In Bould’s view, Jackson’s theory downplays the “return,” the recuperation, and
by doing so ignores the basic condition of possibility for the genre: its
commodity form, and with it, the possibility of conceiving fantasy as a social
act. Bould challenges Todorov and Jackson with a concept of the fantastic that
combines Althusserian interpellation and “paranoid totality.” He begins with the
premise (borrowed from Freedman’s well-known essay on the historical
appropriateness of Dick’s paranoid world-view) that paranoia is the natural
mental operation for subjects that are constantly hailed by a myriad ideological
solicitors under capitalism. Fantasizing is the domestic, dominant form of this
“shuttling between the vast array of subject positions on offer, which must in
some way be reconciled with each other if the subject is ever to feel unified or
whole” (80).
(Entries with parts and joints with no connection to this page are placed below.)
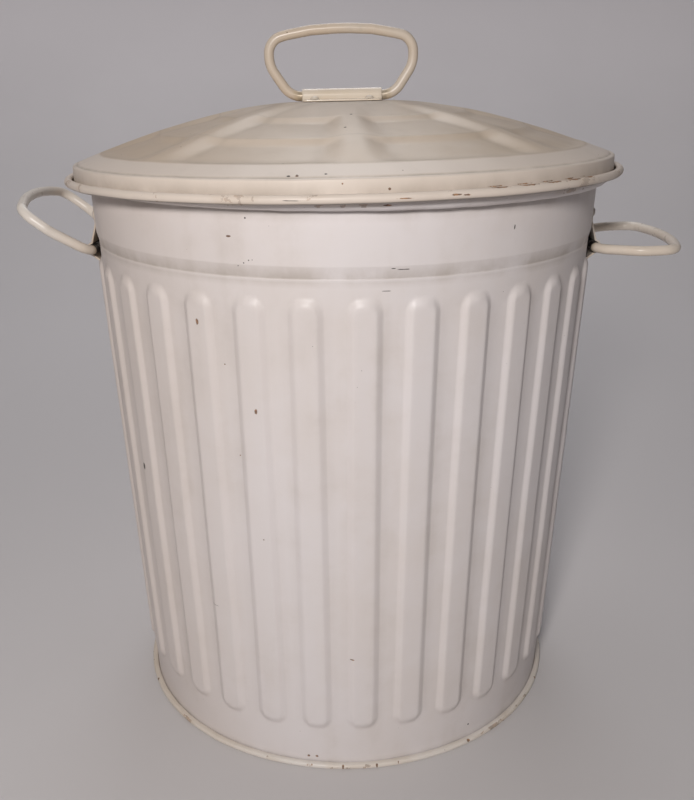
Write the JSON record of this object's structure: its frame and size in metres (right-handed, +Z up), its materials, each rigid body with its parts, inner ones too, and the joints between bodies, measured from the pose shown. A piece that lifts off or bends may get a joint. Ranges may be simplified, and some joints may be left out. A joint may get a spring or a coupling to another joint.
{
  "type": "lidded metal trash can",
  "caption": "Tapered sheet-steel trash can with raised vertical ribs, a lift-off domed lid, and swinging wire loop handles on the lid and both sides.",
  "frame": {"origin": "centre of the flat underside, on the can's axis", "axes": "+Z up along the can's axis, front towards -Y, side handles towards +X and -X"},
  "size_m": [0.3807, 0.3157, 0.3992],
  "materials": {
    "body_paint": "aged satin off-white paint",
    "lid_paint": "aged satin cream paint",
    "handle_paint": "gloss cream paint",
    "bare_steel": "plain steel wire"
  },
  "bodies": {
    "can": {"body_shell": "body_paint", "rim_wire": "bare_steel", "base_pan": "body_paint", "left_handle_clip": "body_paint", "right_handle_clip": "body_paint", "left_clip_rivet_1": "body_paint", "left_clip_rivet_2": "body_paint", "left_clip_rivet_3": "body_paint", "left_clip_rivet_4": "body_paint", "right_clip_rivet_1": "body_paint", "right_clip_rivet_2": "body_paint", "right_clip_rivet_3": "body_paint", "right_clip_rivet_4": "body_paint"},
    "lid": {"lid_shell": "lid_paint", "lid_handle_clip": "lid_paint", "lid_clip_rivet_1": "lid_paint", "lid_clip_rivet_2": "lid_paint", "lid_clip_rivet_3": "lid_paint", "lid_clip_rivet_4": "lid_paint"},
    "lid_loop": {"lid_handle": "handle_paint"},
    "left_loop": {"left_handle": "handle_paint"},
    "right_loop": {"right_handle": "handle_paint"}
  },
  "joints": [
    {"name": "lid_lift", "type": "slide", "parent": "can", "child": "lid", "axis": [0, 0, 1], "range_m": [0, 0.15]},
    {"name": "lid_handle_swing", "type": "hinge", "parent": "lid", "child": "lid_loop", "pos_m": [-0.00051, 0.00073, 0.36069], "axis": [0.9999, 0.0002, 0.015], "range_deg": [-88, 88]},
    {"name": "left_handle_swing", "type": "hinge", "parent": "can", "child": "left_loop", "pos_m": [-0.14497, 0, 0.2775], "axis": [0, 1, 0], "range_deg": [-125, 23]},
    {"name": "right_handle_swing", "type": "hinge", "parent": "can", "child": "right_loop", "pos_m": [0.14497, 0, 0.2775], "axis": [0, -1, 0], "range_deg": [-90, 58]}
  ]
}
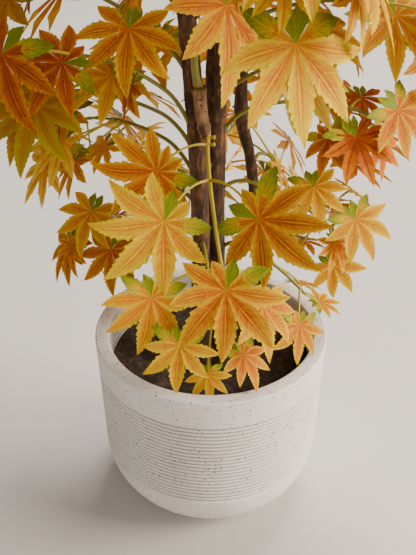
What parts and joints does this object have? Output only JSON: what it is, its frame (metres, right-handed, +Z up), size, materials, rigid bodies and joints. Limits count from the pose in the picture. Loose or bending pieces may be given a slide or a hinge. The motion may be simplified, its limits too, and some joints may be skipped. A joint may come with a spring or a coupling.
{
  "type": "artificial potted maple tree",
  "caption": "Artificial maple tree: brown bark-covered stems with green plastic twigs and star-shaped autumn leaves, standing in a round ribbed pot filled with soil.",
  "frame": {"origin": "centre of the pot's flat underside", "axes": "+Z up along the stems, the side of the plant that the picture shows faces -Y, +X is to the right seen from there"},
  "size_m": [0.5083, 0.4399, 0.8949],
  "materials": {
    "pot": "matt off-white stoneware with small dark specks and fine ribs",
    "soil": "dark brown moulded soil, matt and lumpy",
    "bark": "dark brown moulded bark, rough and matt",
    "leaves_amber": "printed polyester leaf, amber with an orange-red heart and yellow edges",
    "leaves_gold": "printed polyester leaf, golden yellow with an orange heart",
    "leaves_rust": "printed polyester leaf, rust orange with a red heart",
    "leaves_peach": "printed polyester leaf, pale peach with a soft orange heart"
  },
  "bodies": {
    "root": {"pot": "pot", "soil": "soil", "trunk_left": "bark", "trunk_right": "bark", "back_stem": "bark", "front_branch": "bark", "bough_left": "bark", "bough_back_left": "bark", "bough_top_left": "bark", "bough_right": "bark", "bough_front": "bark", "bough_back_right": "bark", "bough_top_right": "bark", "foliage_front_low": "leaves_amber", "foliage_foot": "leaves_amber", "foliage_foot_right": "leaves_gold", "foliage_left_low": "leaves_amber", "foliage_right_low": "leaves_gold", "foliage_back_low_left": "leaves_peach", "foliage_back_low_right": "leaves_peach", "foliage_left_front": "leaves_rust", "foliage_left": "leaves_gold", "foliage_left_back": "leaves_peach", "foliage_right_front": "leaves_peach", "foliage_right": "leaves_rust", "foliage_right_back": "leaves_amber", "foliage_front": "leaves_rust", "foliage_back": "leaves_amber", "foliage_right_out": "leaves_gold", "foliage_left_out": "leaves_amber", "foliage_left_front_out": "leaves_rust", "foliage_front_out": "leaves_gold", "foliage_right_side": "leaves_amber", "foliage_right_rear": "leaves_rust", "foliage_back_out": "leaves_gold", "foliage_left_rear": "leaves_amber", "foliage_high_left": "leaves_amber", "foliage_high_front": "leaves_rust", "foliage_high_front_right": "leaves_amber", "foliage_high_right": "leaves_gold", "foliage_high_back_right": "leaves_amber", "foliage_high_back": "leaves_rust", "foliage_high_back_left": "leaves_gold", "foliage_upper_left": "leaves_gold", "foliage_upper_right": "leaves_amber", "foliage_upper_front": "leaves_peach", "foliage_upper_back": "leaves_amber", "foliage_upper_back_left": "leaves_rust", "foliage_top": "leaves_amber"}
  },
  "joints": []
}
As fantasizing insulates the subject from the competing
interpellations, so fantastic fiction isolates its worlds from the real,
creating “textual ontologies” simultaneously created and inhabited by (fictive)
whole subjects.
Upon this basic characteristic the further rules and conventions of the
fantastic genres are erected, interacting with each other and the paranoid
textual ontology, so as to produce the various types and further examples of
fantastic text (which can, in turn, be understood as a further process of
product differentiation within the sphere of administration). (81)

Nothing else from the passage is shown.